[Records with modeling code]
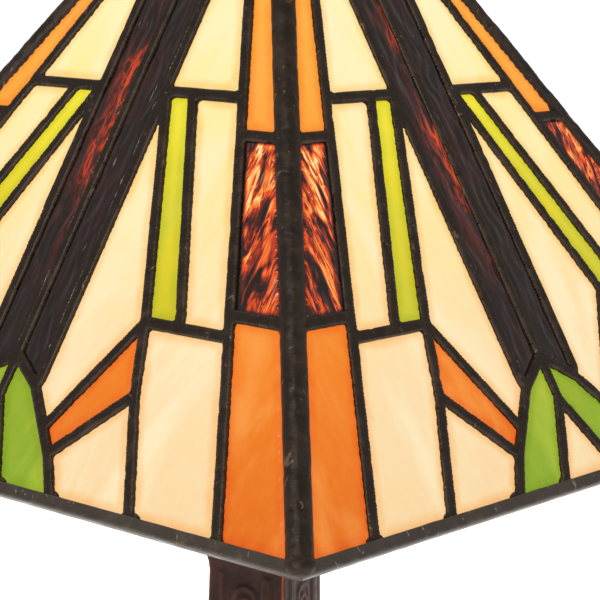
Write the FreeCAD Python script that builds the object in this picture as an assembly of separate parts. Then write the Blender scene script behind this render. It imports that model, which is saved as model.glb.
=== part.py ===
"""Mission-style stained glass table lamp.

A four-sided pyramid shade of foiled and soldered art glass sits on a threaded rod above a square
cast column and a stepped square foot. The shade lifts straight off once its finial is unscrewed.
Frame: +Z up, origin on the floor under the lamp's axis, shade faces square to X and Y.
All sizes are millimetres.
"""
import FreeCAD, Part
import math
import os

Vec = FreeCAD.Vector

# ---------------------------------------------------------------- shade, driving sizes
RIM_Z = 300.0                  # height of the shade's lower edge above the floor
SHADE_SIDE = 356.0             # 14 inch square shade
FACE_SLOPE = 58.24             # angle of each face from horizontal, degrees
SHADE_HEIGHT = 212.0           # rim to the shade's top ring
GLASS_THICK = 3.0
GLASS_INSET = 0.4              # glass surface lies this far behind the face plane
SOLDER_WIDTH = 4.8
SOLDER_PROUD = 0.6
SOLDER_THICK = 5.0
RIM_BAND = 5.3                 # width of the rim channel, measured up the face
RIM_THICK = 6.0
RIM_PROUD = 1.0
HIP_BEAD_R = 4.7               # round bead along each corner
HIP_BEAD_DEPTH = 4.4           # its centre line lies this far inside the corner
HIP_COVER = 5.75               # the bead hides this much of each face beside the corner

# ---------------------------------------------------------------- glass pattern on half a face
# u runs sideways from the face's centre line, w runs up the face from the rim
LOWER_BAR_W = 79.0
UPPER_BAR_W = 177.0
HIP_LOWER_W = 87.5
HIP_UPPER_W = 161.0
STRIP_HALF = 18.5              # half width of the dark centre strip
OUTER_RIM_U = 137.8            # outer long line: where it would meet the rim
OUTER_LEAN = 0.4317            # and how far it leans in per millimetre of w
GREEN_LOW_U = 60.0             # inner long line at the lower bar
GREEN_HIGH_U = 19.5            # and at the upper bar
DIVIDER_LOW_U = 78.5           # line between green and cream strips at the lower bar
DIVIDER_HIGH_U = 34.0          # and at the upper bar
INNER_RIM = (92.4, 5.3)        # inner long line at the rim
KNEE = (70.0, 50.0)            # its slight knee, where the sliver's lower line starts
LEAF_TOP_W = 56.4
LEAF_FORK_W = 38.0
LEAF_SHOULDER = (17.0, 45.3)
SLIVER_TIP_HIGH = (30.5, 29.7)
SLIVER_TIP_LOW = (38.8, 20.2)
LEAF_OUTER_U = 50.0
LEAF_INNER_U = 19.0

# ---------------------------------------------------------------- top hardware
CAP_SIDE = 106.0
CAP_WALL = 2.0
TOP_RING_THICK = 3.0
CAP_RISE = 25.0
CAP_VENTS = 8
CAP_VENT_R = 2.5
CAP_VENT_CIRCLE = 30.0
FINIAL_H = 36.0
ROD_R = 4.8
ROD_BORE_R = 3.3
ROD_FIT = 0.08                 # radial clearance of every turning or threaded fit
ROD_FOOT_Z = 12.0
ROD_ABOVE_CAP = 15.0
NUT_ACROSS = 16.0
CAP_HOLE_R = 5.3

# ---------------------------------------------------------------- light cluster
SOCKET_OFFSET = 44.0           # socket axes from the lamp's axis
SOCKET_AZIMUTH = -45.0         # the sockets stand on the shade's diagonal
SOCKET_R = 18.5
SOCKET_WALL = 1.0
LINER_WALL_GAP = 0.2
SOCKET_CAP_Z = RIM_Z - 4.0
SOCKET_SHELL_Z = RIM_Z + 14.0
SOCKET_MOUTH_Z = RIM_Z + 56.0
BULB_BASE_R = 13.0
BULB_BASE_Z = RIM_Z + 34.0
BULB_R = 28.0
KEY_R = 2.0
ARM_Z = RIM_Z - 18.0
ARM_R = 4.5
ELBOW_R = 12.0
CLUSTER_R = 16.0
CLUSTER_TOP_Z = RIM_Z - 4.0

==

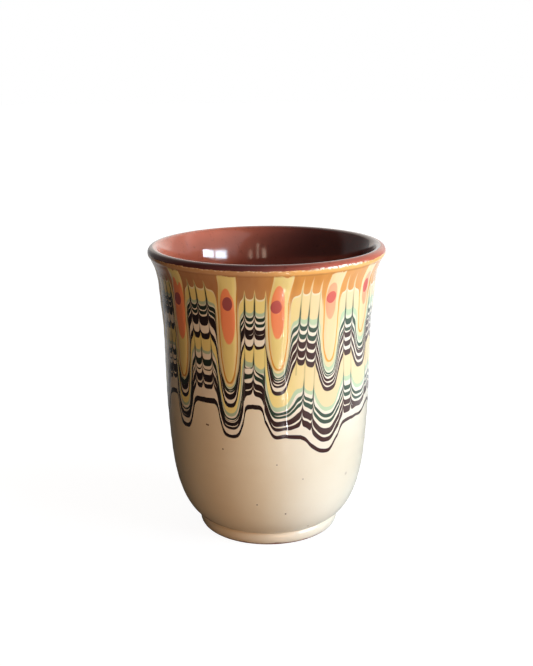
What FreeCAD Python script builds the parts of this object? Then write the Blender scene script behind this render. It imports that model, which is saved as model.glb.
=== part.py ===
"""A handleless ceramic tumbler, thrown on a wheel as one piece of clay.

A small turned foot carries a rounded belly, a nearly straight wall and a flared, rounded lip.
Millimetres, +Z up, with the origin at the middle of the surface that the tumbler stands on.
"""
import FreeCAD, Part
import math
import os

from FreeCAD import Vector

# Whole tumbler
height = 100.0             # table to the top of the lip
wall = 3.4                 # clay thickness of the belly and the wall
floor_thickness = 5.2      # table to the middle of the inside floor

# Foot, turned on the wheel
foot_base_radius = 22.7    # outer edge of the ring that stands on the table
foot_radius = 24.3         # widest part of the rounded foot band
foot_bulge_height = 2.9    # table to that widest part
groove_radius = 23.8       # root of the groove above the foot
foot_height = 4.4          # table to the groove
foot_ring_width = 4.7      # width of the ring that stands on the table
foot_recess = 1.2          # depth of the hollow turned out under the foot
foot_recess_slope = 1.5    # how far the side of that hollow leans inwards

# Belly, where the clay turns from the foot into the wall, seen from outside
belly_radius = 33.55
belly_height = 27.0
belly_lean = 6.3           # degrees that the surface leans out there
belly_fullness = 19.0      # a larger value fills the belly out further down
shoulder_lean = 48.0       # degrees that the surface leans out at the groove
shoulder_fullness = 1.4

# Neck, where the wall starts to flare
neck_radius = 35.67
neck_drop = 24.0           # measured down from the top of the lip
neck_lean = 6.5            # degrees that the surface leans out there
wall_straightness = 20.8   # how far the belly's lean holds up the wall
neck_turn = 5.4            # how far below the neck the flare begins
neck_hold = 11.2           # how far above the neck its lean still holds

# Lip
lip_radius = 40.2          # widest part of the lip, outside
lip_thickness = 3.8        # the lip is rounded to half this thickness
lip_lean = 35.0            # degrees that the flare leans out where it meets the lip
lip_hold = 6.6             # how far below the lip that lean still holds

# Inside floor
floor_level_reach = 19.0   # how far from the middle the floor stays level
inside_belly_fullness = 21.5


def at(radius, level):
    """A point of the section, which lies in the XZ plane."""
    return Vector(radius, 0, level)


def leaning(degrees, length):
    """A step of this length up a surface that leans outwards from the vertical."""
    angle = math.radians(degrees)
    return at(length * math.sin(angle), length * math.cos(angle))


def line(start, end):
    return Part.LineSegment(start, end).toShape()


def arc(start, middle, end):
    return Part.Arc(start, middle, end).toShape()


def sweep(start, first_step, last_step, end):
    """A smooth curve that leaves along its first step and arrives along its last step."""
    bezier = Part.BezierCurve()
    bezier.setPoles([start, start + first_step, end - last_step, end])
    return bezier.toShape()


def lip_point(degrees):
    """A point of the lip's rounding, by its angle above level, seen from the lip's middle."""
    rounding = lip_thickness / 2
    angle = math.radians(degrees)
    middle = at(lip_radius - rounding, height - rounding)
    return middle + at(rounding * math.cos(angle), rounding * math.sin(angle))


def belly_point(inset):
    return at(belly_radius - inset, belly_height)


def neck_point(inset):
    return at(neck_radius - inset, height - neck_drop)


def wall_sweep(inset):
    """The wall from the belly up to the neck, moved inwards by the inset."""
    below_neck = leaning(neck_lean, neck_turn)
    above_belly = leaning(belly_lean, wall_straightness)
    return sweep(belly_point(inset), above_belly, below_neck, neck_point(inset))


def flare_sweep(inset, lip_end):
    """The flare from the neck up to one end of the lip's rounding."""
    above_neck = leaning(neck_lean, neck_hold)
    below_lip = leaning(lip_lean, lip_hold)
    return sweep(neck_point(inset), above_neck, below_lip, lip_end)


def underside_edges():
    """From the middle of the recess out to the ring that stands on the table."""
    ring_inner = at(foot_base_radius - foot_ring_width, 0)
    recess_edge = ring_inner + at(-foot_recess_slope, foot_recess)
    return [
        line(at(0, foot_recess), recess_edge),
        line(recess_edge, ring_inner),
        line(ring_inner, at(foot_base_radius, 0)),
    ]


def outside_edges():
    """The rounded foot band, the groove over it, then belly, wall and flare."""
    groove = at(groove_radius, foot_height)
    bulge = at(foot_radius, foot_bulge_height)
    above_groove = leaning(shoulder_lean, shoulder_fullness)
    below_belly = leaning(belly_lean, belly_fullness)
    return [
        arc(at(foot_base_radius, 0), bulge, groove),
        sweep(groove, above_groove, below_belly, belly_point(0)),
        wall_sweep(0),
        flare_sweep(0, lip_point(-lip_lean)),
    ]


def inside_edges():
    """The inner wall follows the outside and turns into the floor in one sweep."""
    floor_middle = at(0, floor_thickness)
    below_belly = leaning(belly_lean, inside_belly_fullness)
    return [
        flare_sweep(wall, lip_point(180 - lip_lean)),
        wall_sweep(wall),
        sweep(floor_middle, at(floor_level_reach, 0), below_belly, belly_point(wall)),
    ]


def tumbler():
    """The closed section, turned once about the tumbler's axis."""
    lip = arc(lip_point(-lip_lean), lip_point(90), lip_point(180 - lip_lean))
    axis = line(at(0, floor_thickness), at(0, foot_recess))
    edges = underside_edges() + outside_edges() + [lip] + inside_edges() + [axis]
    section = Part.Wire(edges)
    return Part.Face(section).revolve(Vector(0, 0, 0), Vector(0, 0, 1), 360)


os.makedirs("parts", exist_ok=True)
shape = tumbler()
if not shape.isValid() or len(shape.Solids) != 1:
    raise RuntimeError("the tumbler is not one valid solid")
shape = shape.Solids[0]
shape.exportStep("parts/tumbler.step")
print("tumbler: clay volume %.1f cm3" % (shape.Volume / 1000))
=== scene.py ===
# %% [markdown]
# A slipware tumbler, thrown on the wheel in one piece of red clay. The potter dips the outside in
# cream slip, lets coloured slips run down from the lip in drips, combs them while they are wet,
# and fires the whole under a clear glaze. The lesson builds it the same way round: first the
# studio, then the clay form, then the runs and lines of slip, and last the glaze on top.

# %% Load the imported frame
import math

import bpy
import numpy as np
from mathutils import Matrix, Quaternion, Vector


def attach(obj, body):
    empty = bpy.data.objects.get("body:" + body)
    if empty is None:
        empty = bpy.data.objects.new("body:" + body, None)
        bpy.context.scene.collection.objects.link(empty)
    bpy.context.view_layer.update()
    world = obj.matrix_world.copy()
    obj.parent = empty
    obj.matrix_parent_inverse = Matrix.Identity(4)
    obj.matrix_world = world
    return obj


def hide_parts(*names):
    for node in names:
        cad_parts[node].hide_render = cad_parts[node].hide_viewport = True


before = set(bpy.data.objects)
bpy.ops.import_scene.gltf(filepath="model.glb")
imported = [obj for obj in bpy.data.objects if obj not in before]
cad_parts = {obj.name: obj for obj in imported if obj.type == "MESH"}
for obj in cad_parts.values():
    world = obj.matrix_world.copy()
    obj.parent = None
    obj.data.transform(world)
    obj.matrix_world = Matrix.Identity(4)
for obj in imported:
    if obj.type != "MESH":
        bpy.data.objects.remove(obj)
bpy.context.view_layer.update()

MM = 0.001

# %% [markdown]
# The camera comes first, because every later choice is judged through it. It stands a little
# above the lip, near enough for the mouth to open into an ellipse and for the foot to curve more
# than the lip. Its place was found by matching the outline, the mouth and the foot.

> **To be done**
Your task is to reproduce exactly the lines beginning at the line containing "Write the FreeCAD" and ending at the line containing "HIP_COVER = 5.75", inclusive.

> **Task answer**
Write the FreeCAD Python script that builds the object in this picture as an assembly of separate parts. Then write the Blender scene script behind this render. It imports that model, which is saved as model.glb.
=== part.py ===
"""Mission-style stained glass table lamp.

A four-sided pyramid shade of foiled and soldered art glass sits on a threaded rod above a square
cast column and a stepped square foot. The shade lifts straight off once its finial is unscrewed.
Frame: +Z up, origin on the floor under the lamp's axis, shade faces square to X and Y.
All sizes are millimetres.
"""
import FreeCAD, Part
import math
import os

Vec = FreeCAD.Vector

# ---------------------------------------------------------------- shade, driving sizes
RIM_Z = 300.0                  # height of the shade's lower edge above the floor
SHADE_SIDE = 356.0             # 14 inch square shade
FACE_SLOPE = 58.24             # angle of each face from horizontal, degrees
SHADE_HEIGHT = 212.0           # rim to the shade's top ring
GLASS_THICK = 3.0
GLASS_INSET = 0.4              # glass surface lies this far behind the face plane
SOLDER_WIDTH = 4.8
SOLDER_PROUD = 0.6
SOLDER_THICK = 5.0
RIM_BAND = 5.3                 # width of the rim channel, measured up the face
RIM_THICK = 6.0
RIM_PROUD = 1.0
HIP_BEAD_R = 4.7               # round bead along each corner
HIP_BEAD_DEPTH = 4.4           # its centre line lies this far inside the corner
HIP_COVER = 5.75               # the bead hides this much of each face beside the corner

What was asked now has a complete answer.